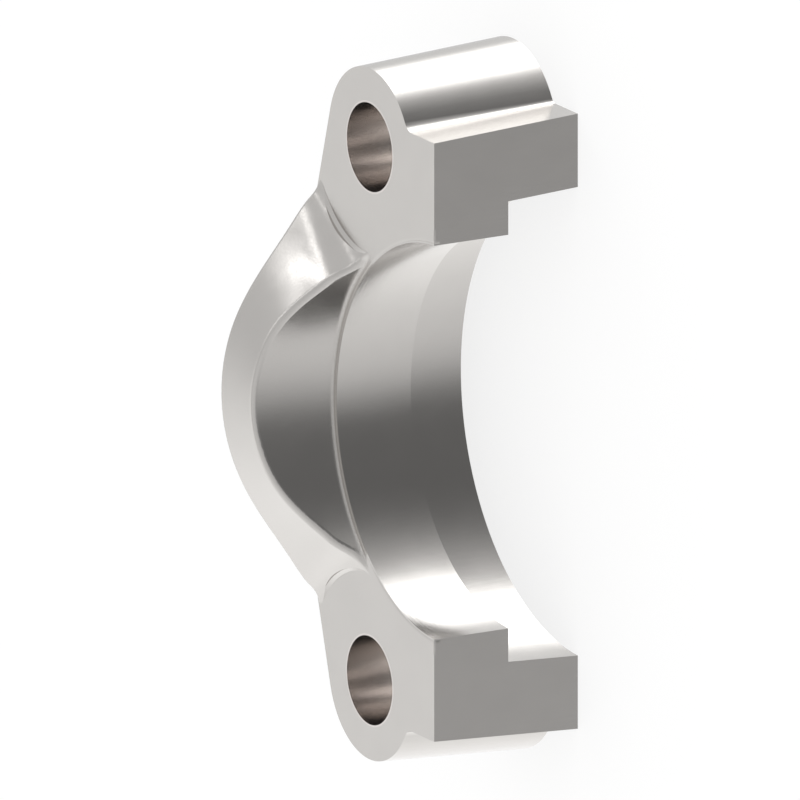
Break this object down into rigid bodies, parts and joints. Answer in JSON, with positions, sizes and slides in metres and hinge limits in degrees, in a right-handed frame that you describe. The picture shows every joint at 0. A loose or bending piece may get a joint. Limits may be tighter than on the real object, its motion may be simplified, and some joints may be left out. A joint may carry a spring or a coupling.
{
  "type": "split flange clamp half",
  "caption": "Half-round clamp with a raised arch and two bolt ears; it holds a pipe's flange head against a port.",
  "frame": {"origin": "on the pipe axis, in the plane of the shoulder that bears on the pipe's flange head", "axes": "+Z along the pipe axis, away from the port; +Y along the line of the two bolts; +X square to the split faces, from the arch towards the missing half"},
  "size_m": [0.0278, 0.0696, 0.0239],
  "materials": {
    "steel": "satin"
  },
  "bodies": {
    "root": {"flange_half": "steel"}
  },
  "joints": []
}
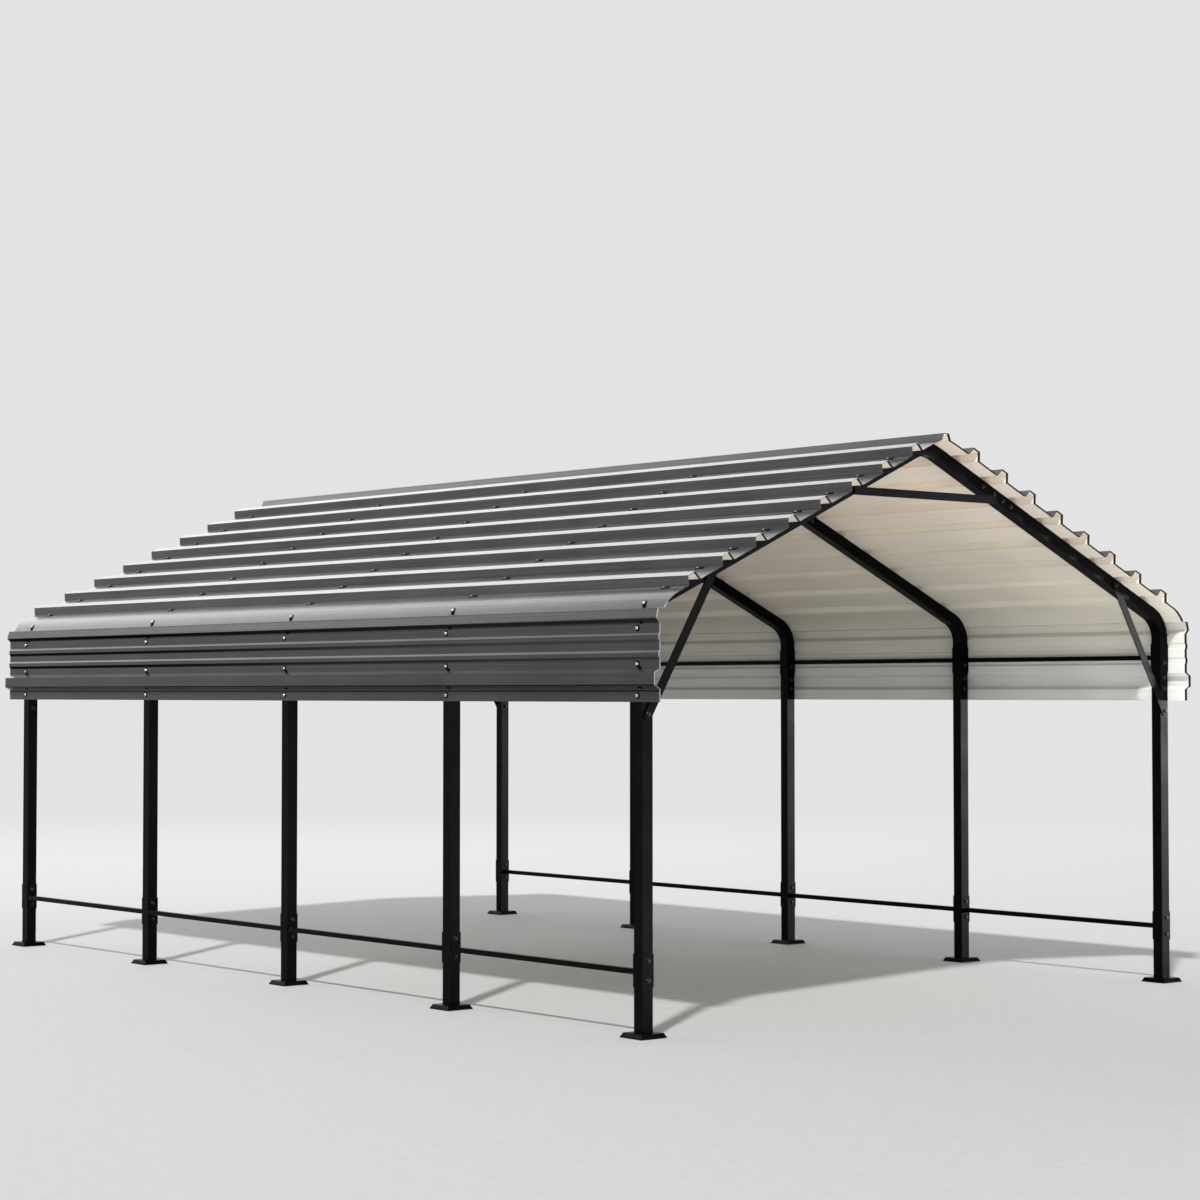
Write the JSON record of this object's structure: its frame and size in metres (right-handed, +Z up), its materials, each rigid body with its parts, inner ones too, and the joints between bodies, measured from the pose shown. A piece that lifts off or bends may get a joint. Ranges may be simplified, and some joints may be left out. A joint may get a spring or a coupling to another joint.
{
  "type": "carport",
  "caption": "Open-sided steel carport: bent square-tube bows on base plates under a ribbed sheet roof that turns down over both eaves.",
  "frame": {"origin": "on the ground, at the middle of the roof's outline", "axes": "+X to the right seen from the front, +Y from the front bow to the back, +Z up"},
  "size_m": [3.81, 6.116, 2.8157],
  "materials": {
    "frame_black": "satin black powder coat",
    "roof_metal": "semi-gloss charcoal outside, off-white inside",
    "zinc_fixings": "bright zinc plate, on the sheet screws"
  },
  "bodies": {
    "root": {"back_collar_tie": "frame_black", "back_left_brace": "frame_black", "back_right_brace": "frame_black", "front_collar_tie": "frame_black", "front_left_brace": "frame_black", "front_right_brace": "frame_black", "left_eave_panel": "roof_metal", "left_feet": "frame_black", "left_lower_rails": "frame_black", "left_lower_roof_sheet": "roof_metal", "left_lower_sleeves": "frame_black", "left_post_1": "frame_black", "left_post_2": "frame_black", "left_post_3": "frame_black", "left_post_4": "frame_black", "left_post_5": "frame_black", "left_rafter_1": "frame_black", "left_rafter_2": "frame_black", "left_rafter_3": "frame_black", "left_rafter_4": "frame_black", "left_rafter_5": "frame_black", "left_upper_rails": "frame_black", "left_upper_roof_sheet": "roof_metal", "left_upper_sleeves": "frame_black", "peak_splices": "frame_black", "peak_tube_1": "frame_black", "peak_tube_2": "frame_black", "peak_tube_3": "frame_black", "peak_tube_4": "frame_black", "peak_tube_5": "frame_black", "ridge_cap": "roof_metal", "right_eave_panel": "roof_metal", "right_feet": "frame_black", "right_lower_rails": "frame_black", "right_lower_roof_sheet": "roof_metal", "right_lower_sleeves": "frame_black", "right_post_1": "frame_black", "right_post_2": "frame_black", "right_post_3": "frame_black", "right_post_4": "frame_black", "right_post_5": "frame_black", "right_rafter_1": "frame_black", "right_rafter_2": "frame_black", "right_rafter_3": "frame_black", "right_rafter_4": "frame_black", "right_rafter_5": "frame_black", "right_upper_rails": "frame_black", "right_upper_roof_sheet": "roof_metal", "right_upper_sleeves": "frame_black"}
  },
  "joints": []
}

++++

**GIVEN TASK:** From the records above, please extract every line and repeat it exactly.

**ANSWER TO THE EXERCISE:**
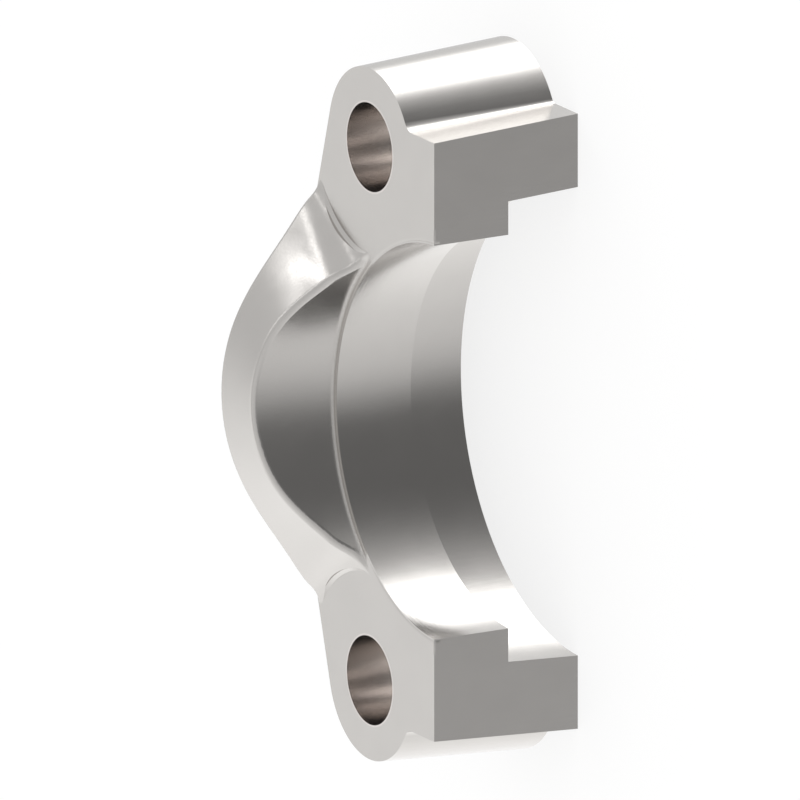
Break this object down into rigid bodies, parts and joints. Answer in JSON, with positions, sizes and slides in metres and hinge limits in degrees, in a right-handed frame that you describe. The picture shows every joint at 0. A loose or bending piece may get a joint. Limits may be tighter than on the real object, its motion may be simplified, and some joints may be left out. A joint may carry a spring or a coupling.
{
  "type": "split flange clamp half",
  "caption": "Half-round clamp with a raised arch and two bolt ears; it holds a pipe's flange head against a port.",
  "frame": {"origin": "on the pipe axis, in the plane of the shoulder that bears on the pipe's flange head", "axes": "+Z along the pipe axis, away from the port; +Y along the line of the two bolts; +X square to the split faces, from the arch towards the missing half"},
  "size_m": [0.0278, 0.0696, 0.0239],
  "materials": {
    "steel": "satin"
  },
  "bodies": {
    "root": {"flange_half": "steel"}
  },
  "joints": []
}
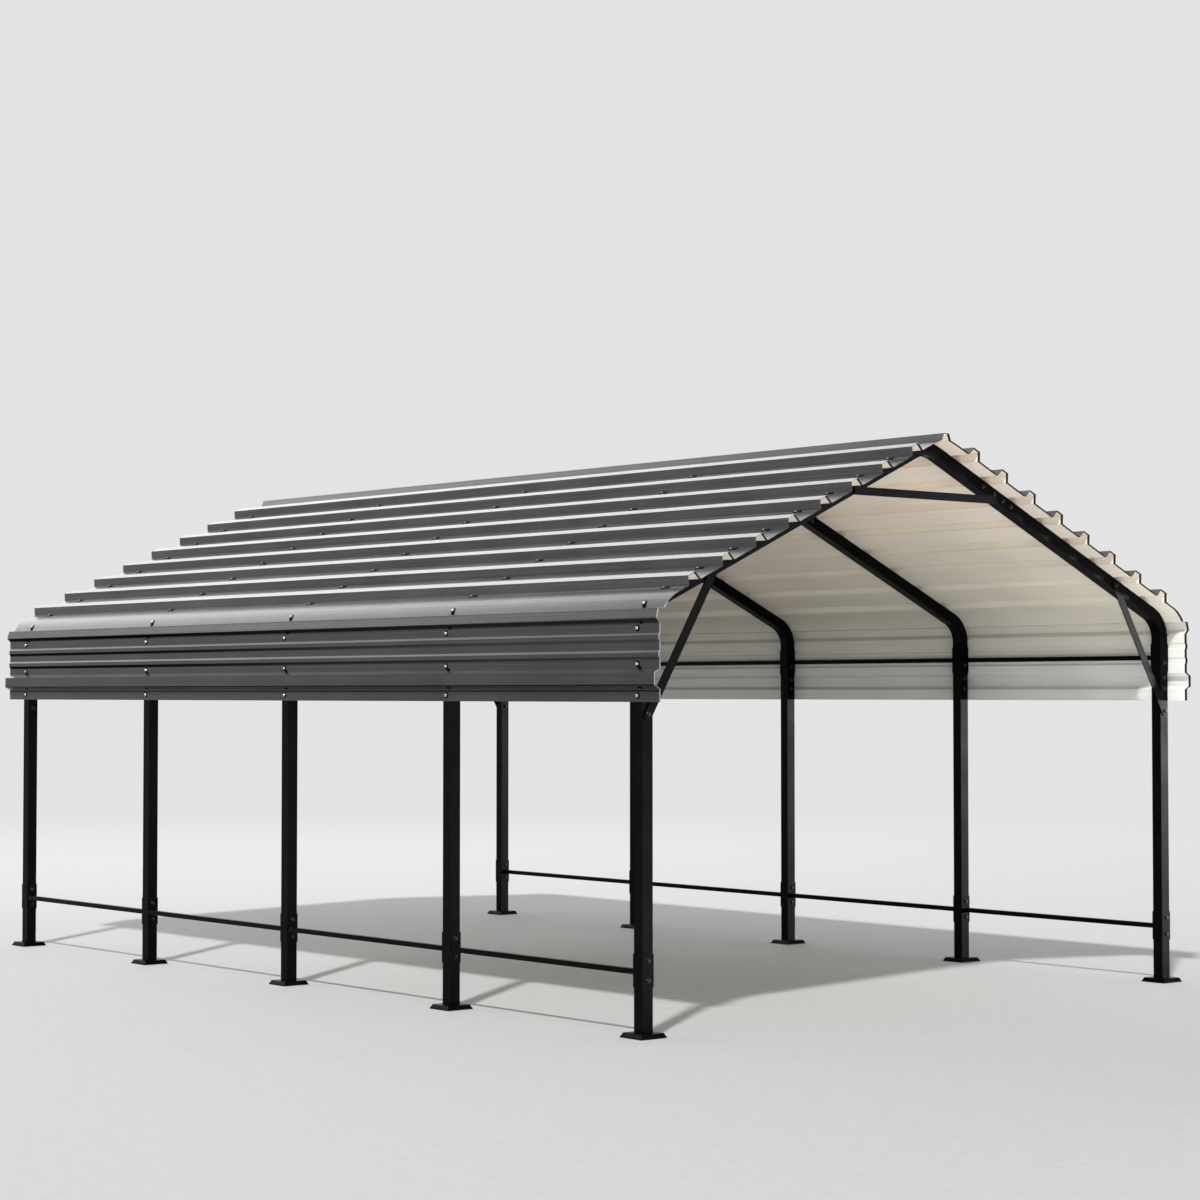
Write the JSON record of this object's structure: its frame and size in metres (right-handed, +Z up), its materials, each rigid body with its parts, inner ones too, and the joints between bodies, measured from the pose shown. A piece that lifts off or bends may get a joint. Ranges may be simplified, and some joints may be left out. A joint may get a spring or a coupling to another joint.
{
  "type": "carport",
  "caption": "Open-sided steel carport: bent square-tube bows on base plates under a ribbed sheet roof that turns down over both eaves.",
  "frame": {"origin": "on the ground, at the middle of the roof's outline", "axes": "+X to the right seen from the front, +Y from the front bow to the back, +Z up"},
  "size_m": [3.81, 6.116, 2.8157],
  "materials": {
    "frame_black": "satin black powder coat",
    "roof_metal": "semi-gloss charcoal outside, off-white inside",
    "zinc_fixings": "bright zinc plate, on the sheet screws"
  },
  "bodies": {
    "root": {"back_collar_tie": "frame_black", "back_left_brace": "frame_black", "back_right_brace": "frame_black", "front_collar_tie": "frame_black", "front_left_brace": "frame_black", "front_right_brace": "frame_black", "left_eave_panel": "roof_metal", "left_feet": "frame_black", "left_lower_rails": "frame_black", "left_lower_roof_sheet": "roof_metal", "left_lower_sleeves": "frame_black", "left_post_1": "frame_black", "left_post_2": "frame_black", "left_post_3": "frame_black", "left_post_4": "frame_black", "left_post_5": "frame_black", "left_rafter_1": "frame_black", "left_rafter_2": "frame_black", "left_rafter_3": "frame_black", "left_rafter_4": "frame_black", "left_rafter_5": "frame_black", "left_upper_rails": "frame_black", "left_upper_roof_sheet": "roof_metal", "left_upper_sleeves": "frame_black", "peak_splices": "frame_black", "peak_tube_1": "frame_black", "peak_tube_2": "frame_black", "peak_tube_3": "frame_black", "peak_tube_4": "frame_black", "peak_tube_5": "frame_black", "ridge_cap": "roof_metal", "right_eave_panel": "roof_metal", "right_feet": "frame_black", "right_lower_rails": "frame_black", "right_lower_roof_sheet": "roof_metal", "right_lower_sleeves": "frame_black", "right_post_1": "frame_black", "right_post_2": "frame_black", "right_post_3": "frame_black", "right_post_4": "frame_black", "right_post_5": "frame_black", "right_rafter_1": "frame_black", "right_rafter_2": "frame_black", "right_rafter_3": "frame_black", "right_rafter_4": "frame_black", "right_rafter_5": "frame_black", "right_upper_rails": "frame_black", "right_upper_roof_sheet": "roof_metal", "right_upper_sleeves": "frame_black"}
  },
  "joints": []
}